TASK OBJECTIVE:
Begin with the line containing "Keep writing the" and end with the line containing "fine = paint.noise(place, 1.5, 4.0)"; set down that block verbatim and nothing else.

GIVEN RECORDS:

***

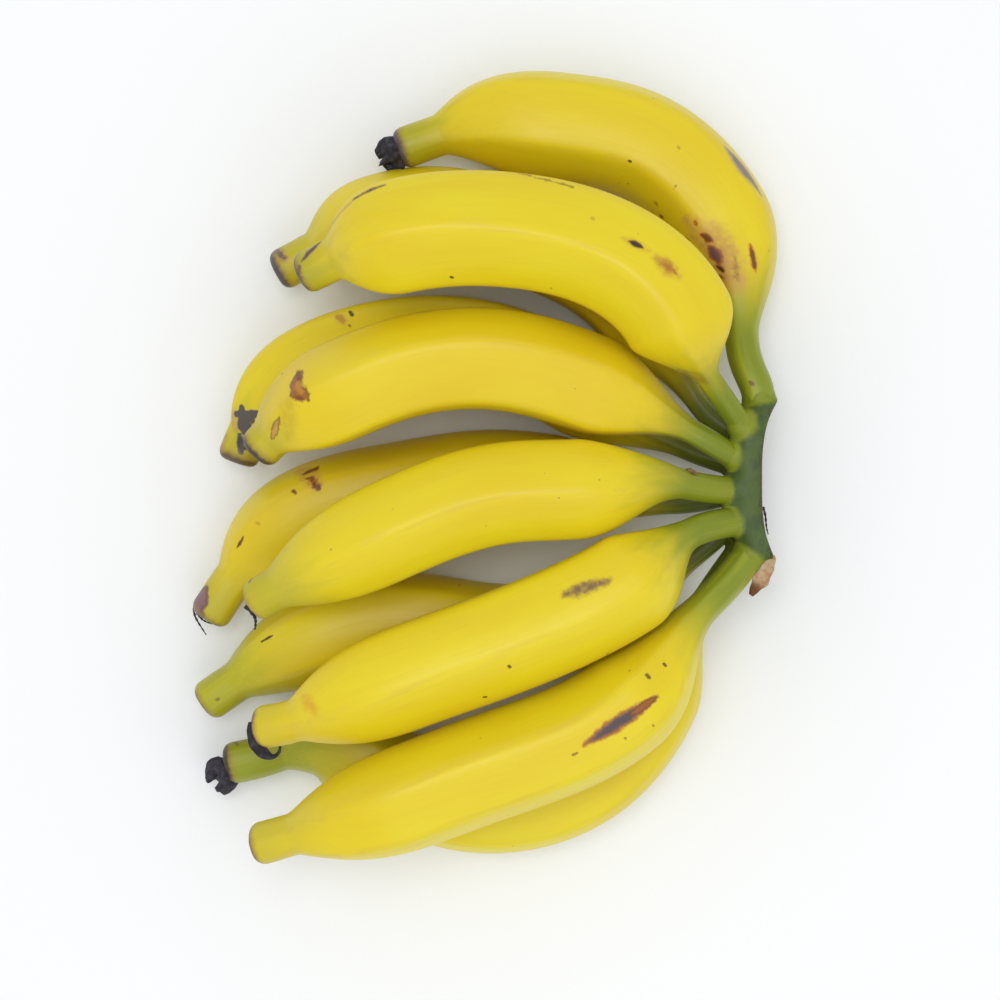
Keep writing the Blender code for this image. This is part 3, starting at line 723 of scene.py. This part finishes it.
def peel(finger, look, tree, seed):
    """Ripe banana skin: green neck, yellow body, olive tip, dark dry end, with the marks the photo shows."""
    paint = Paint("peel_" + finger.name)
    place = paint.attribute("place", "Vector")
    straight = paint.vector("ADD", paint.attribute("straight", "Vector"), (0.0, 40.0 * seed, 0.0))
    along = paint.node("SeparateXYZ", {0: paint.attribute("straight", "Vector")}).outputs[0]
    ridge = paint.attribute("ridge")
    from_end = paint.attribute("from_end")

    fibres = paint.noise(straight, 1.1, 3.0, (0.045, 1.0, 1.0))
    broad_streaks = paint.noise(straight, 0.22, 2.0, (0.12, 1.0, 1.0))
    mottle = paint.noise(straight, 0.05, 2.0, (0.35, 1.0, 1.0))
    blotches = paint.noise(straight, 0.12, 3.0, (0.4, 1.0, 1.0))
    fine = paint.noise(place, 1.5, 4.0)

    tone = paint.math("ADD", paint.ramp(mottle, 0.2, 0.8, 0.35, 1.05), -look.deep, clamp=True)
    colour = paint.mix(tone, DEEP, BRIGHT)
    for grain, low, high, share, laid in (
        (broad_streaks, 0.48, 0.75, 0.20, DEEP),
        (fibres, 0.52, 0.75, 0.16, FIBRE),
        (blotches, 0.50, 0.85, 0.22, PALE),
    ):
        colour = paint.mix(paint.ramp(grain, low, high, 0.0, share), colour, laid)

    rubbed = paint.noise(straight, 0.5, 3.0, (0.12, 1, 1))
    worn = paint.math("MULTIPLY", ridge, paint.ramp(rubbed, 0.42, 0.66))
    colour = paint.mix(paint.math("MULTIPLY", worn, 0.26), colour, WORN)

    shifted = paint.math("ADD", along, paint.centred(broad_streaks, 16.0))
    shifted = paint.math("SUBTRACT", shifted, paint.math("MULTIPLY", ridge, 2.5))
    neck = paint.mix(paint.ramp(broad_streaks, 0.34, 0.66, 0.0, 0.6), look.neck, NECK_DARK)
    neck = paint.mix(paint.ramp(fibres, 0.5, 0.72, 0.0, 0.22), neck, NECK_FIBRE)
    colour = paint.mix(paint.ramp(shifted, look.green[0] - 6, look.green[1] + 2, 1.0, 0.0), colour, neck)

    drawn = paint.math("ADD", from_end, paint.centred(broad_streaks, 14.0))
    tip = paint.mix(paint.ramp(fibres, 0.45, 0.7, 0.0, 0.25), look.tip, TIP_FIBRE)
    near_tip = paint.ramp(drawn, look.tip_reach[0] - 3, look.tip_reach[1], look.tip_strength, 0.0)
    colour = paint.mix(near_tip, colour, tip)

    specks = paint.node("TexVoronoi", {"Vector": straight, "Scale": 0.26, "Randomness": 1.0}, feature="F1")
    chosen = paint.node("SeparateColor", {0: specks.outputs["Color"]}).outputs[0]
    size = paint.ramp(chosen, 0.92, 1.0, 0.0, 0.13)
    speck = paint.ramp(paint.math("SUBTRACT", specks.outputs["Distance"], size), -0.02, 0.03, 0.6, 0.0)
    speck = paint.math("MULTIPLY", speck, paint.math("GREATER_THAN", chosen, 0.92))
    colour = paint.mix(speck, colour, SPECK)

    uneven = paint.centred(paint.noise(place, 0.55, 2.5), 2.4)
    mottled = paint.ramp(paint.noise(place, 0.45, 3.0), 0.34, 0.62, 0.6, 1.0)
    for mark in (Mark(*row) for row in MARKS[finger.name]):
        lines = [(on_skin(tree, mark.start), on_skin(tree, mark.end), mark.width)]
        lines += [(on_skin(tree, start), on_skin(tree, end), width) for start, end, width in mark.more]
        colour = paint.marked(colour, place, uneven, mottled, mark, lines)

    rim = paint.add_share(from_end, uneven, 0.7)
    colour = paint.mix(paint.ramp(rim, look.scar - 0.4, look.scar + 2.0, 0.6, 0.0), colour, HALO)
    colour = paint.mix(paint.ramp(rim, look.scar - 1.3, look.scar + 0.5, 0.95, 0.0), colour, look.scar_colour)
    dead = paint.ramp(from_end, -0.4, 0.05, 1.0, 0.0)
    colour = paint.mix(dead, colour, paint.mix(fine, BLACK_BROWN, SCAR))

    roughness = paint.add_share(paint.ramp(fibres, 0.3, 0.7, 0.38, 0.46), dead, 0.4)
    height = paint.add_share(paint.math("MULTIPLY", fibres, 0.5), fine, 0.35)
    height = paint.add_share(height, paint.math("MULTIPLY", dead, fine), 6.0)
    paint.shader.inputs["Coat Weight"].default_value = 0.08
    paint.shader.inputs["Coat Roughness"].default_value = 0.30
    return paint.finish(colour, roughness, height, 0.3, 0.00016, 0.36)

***

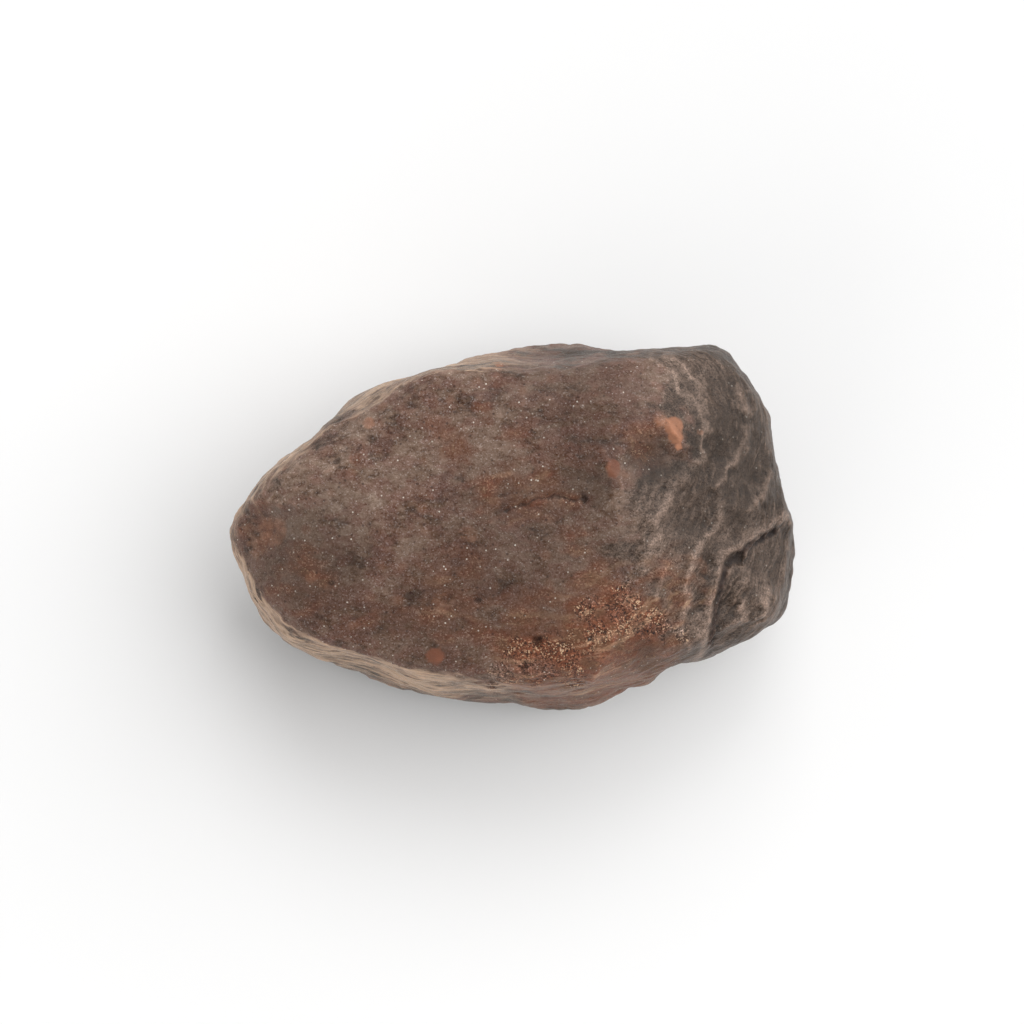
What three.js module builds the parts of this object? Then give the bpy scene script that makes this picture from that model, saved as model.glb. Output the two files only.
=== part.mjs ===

***

ANSWER BELOW:
Keep writing the Blender code for this image. This is part 3, starting at line 723 of scene.py. This part finishes it.
def peel(finger, look, tree, seed):
    """Ripe banana skin: green neck, yellow body, olive tip, dark dry end, with the marks the photo shows."""
    paint = Paint("peel_" + finger.name)
    place = paint.attribute("place", "Vector")
    straight = paint.vector("ADD", paint.attribute("straight", "Vector"), (0.0, 40.0 * seed, 0.0))
    along = paint.node("SeparateXYZ", {0: paint.attribute("straight", "Vector")}).outputs[0]
    ridge = paint.attribute("ridge")
    from_end = paint.attribute("from_end")

    fibres = paint.noise(straight, 1.1, 3.0, (0.045, 1.0, 1.0))
    broad_streaks = paint.noise(straight, 0.22, 2.0, (0.12, 1.0, 1.0))
    mottle = paint.noise(straight, 0.05, 2.0, (0.35, 1.0, 1.0))
    blotches = paint.noise(straight, 0.12, 3.0, (0.4, 1.0, 1.0))
    fine = paint.noise(place, 1.5, 4.0)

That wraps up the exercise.